__Set problem__
Repeat the material in full. Keep every line exactly as it is.
+ + + + +
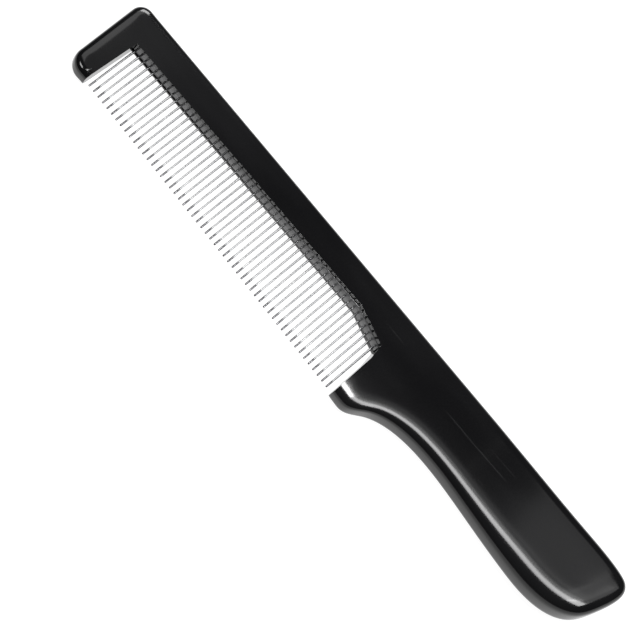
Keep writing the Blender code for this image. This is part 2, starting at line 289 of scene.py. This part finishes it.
def outer_curve():
    """The frame's outer edge: heel, handle, tail, back edge, head, arm tip. Rows are x, y, reach, power."""
    rows = clamped_spline(HANDLE_KNOTS, HANDLE_START_DIRECTION, HANDLE_END_DIRECTION, HANDLE_SAMPLES)
    handle_end = rows[-1][:2]
    top = rounded_corner(handle_end, HEAD_TOP_CORNER, HEAD_LOW_CORNER, HEAD_TOP_RADIUS, CORNER_SAMPLES)
    low = rounded_corner(HEAD_TOP_CORNER, HEAD_LOW_CORNER, ARM_TIP, HEAD_LOW_RADIUS, CORNER_SAMPLES)
    points = line(handle_end, top[0], BACK_SAMPLES)
    points += top
    points += line(top[-1], low[0], ARM_SIDE_SAMPLES)
    points += low
    points += line(low[-1], ARM_TIP, 6)
    points.append(np.array(ARM_TIP))
    for point in points:
        rows.append(np.array([*point, *head_edge(point[1])]))
    return np.array(rows)


def swell(x):
    """How far the handle's mid-surface has risen: the front rises twice as far, the back not at all."""
    return SWELL * smooth_step(SWELL_START_X, SWELL_END_X, x)


def half_thickness(x):
    return HEAD_HALF_THICKNESS + HALF_THICKNESS_RISE * x + swell(x)


def half_height(x):
    """The half thickness that is drawn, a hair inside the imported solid's."""
    return half_thickness(x) - FACE_INSET


def inward_directions(points, first, last):
    """Smoothed inward normals of the outer curve, which keep clear of each other at the corners."""
    tangents = np.gradient(points, axis=0)
    tangents /= np.linalg.norm(tangents, axis=1)[:, None]
    normals = np.stack([-tangents[:, 1], tangents[:, 0]], axis=1)
    steps = np.linalg.norm(np.diff(points, axis=0), axis=1)
    at = np.concatenate([[0.0], np.cumsum(steps)])
    weights_each = np.gradient(at)
    smoothed = np.empty_like(normals)
    for i, here in enumerate(at):
        weights = weights_each * np.exp(-0.5 * ((at - here) / NORMAL_SMOOTHING) ** 2)
        smoothed[i] = (normals * weights[:, None]).sum(axis=0)
        smoothed[i] /= np.linalg.norm(smoothed[i])
        wall = first if here < at[-1] - here else last
        share = 1.0 - smooth_step(0.0, WALL_TURN, min(here, at[-1] - here))
        smoothed[i] = smoothed[i] * (1.0 - share) + np.array(wall) * share
        smoothed[i] /= np.linalg.norm(smoothed[i])
    return smoothed


def bar_line(depth):
    """The carrier bar's edge at a depth behind its nose: a point on the straight part, bend, slope."""
    slope = unit((BAR_BEND_X, BAR_NOSE_Y), (BAR_HEEL_X, BAR_NOSE_Y - BAR_HEEL_DROP))
    normal = np.array([-slope[1], slope[0]])
    straight = np.array([0.0, BAR_NOSE_Y + depth])
    bend = crossing(straight, (1.0, 0.0), np.array([BAR_BEND_X, BAR_NOSE_Y]) + normal * depth, slope)
    return straight, bend, slope


def nose_y(x):
    """The carrier bar's nose line over the length of the comb."""
    if x <= BAR_BEND_X:
        return BAR_NOSE_Y
    return BAR_NOSE_Y - BAR_HEEL_DROP * (x - BAR_BEND_X) / (BAR_HEEL_X - BAR_BEND_X)


def resting_place():
    """The placement that lays the comb on its flat back face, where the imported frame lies."""
    turn = Matrix.Rotation(-math.atan(HALF_THICKNESS_RISE), 4, "Y")
    placed = turn @ Matrix.Translation((0.0, 0.0, HEAD_HALF_THICKNESS * MM))
    outline = outer_curve()
    spots = [placed @ Vector((x * MM, y * MM, swell(x) * MM)) for x, y in outline[:, :2]]
    low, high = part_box("frame")
    shift_x = high[0] - max(spot.x for spot in spots)
    shift_y = high[1] - max(spot.y for spot in spots)
    return Matrix.Translation((shift_x, shift_y, 0.0)) @ placed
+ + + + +
__Finished exercise__
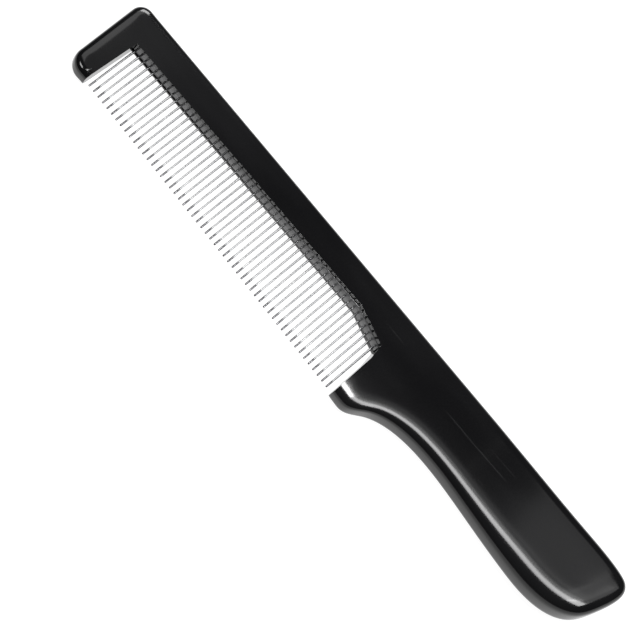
Keep writing the Blender code for this image. This is part 2, starting at line 289 of scene.py. This part finishes it.
def outer_curve():
    """The frame's outer edge: heel, handle, tail, back edge, head, arm tip. Rows are x, y, reach, power."""
    rows = clamped_spline(HANDLE_KNOTS, HANDLE_START_DIRECTION, HANDLE_END_DIRECTION, HANDLE_SAMPLES)
    handle_end = rows[-1][:2]
    top = rounded_corner(handle_end, HEAD_TOP_CORNER, HEAD_LOW_CORNER, HEAD_TOP_RADIUS, CORNER_SAMPLES)
    low = rounded_corner(HEAD_TOP_CORNER, HEAD_LOW_CORNER, ARM_TIP, HEAD_LOW_RADIUS, CORNER_SAMPLES)
    points = line(handle_end, top[0], BACK_SAMPLES)
    points += top
    points += line(top[-1], low[0], ARM_SIDE_SAMPLES)
    points += low
    points += line(low[-1], ARM_TIP, 6)
    points.append(np.array(ARM_TIP))
    for point in points:
        rows.append(np.array([*point, *head_edge(point[1])]))
    return np.array(rows)


def swell(x):
    """How far the handle's mid-surface has risen: the front rises twice as far, the back not at all."""
    return SWELL * smooth_step(SWELL_START_X, SWELL_END_X, x)


def half_thickness(x):
    return HEAD_HALF_THICKNESS + HALF_THICKNESS_RISE * x + swell(x)


def half_height(x):
    """The half thickness that is drawn, a hair inside the imported solid's."""
    return half_thickness(x) - FACE_INSET


def inward_directions(points, first, last):
    """Smoothed inward normals of the outer curve, which keep clear of each other at the corners."""
    tangents = np.gradient(points, axis=0)
    tangents /= np.linalg.norm(tangents, axis=1)[:, None]
    normals = np.stack([-tangents[:, 1], tangents[:, 0]], axis=1)
    steps = np.linalg.norm(np.diff(points, axis=0), axis=1)
    at = np.concatenate([[0.0], np.cumsum(steps)])
    weights_each = np.gradient(at)
    smoothed = np.empty_like(normals)
    for i, here in enumerate(at):
        weights = weights_each * np.exp(-0.5 * ((at - here) / NORMAL_SMOOTHING) ** 2)
        smoothed[i] = (normals * weights[:, None]).sum(axis=0)
        smoothed[i] /= np.linalg.norm(smoothed[i])
        wall = first if here < at[-1] - here else last
        share = 1.0 - smooth_step(0.0, WALL_TURN, min(here, at[-1] - here))
        smoothed[i] = smoothed[i] * (1.0 - share) + np.array(wall) * share
        smoothed[i] /= np.linalg.norm(smoothed[i])
    return smoothed


def bar_line(depth):
    """The carrier bar's edge at a depth behind its nose: a point on the straight part, bend, slope."""
    slope = unit((BAR_BEND_X, BAR_NOSE_Y), (BAR_HEEL_X, BAR_NOSE_Y - BAR_HEEL_DROP))
    normal = np.array([-slope[1], slope[0]])
    straight = np.array([0.0, BAR_NOSE_Y + depth])
    bend = crossing(straight, (1.0, 0.0), np.array([BAR_BEND_X, BAR_NOSE_Y]) + normal * depth, slope)
    return straight, bend, slope


def nose_y(x):
    """The carrier bar's nose line over the length of the comb."""
    if x <= BAR_BEND_X:
        return BAR_NOSE_Y
    return BAR_NOSE_Y - BAR_HEEL_DROP * (x - BAR_BEND_X) / (BAR_HEEL_X - BAR_BEND_X)


def resting_place():
    """The placement that lays the comb on its flat back face, where the imported frame lies."""
    turn = Matrix.Rotation(-math.atan(HALF_THICKNESS_RISE), 4, "Y")
    placed = turn @ Matrix.Translation((0.0, 0.0, HEAD_HALF_THICKNESS * MM))
    outline = outer_curve()
    spots = [placed @ Vector((x * MM, y * MM, swell(x) * MM)) for x, y in outline[:, :2]]
    low, high = part_box("frame")
    shift_x = high[0] - max(spot.x for spot in spots)
    shift_y = high[1] - max(spot.y for spot in spots)
    return Matrix.Translation((shift_x, shift_y, 0.0)) @ placed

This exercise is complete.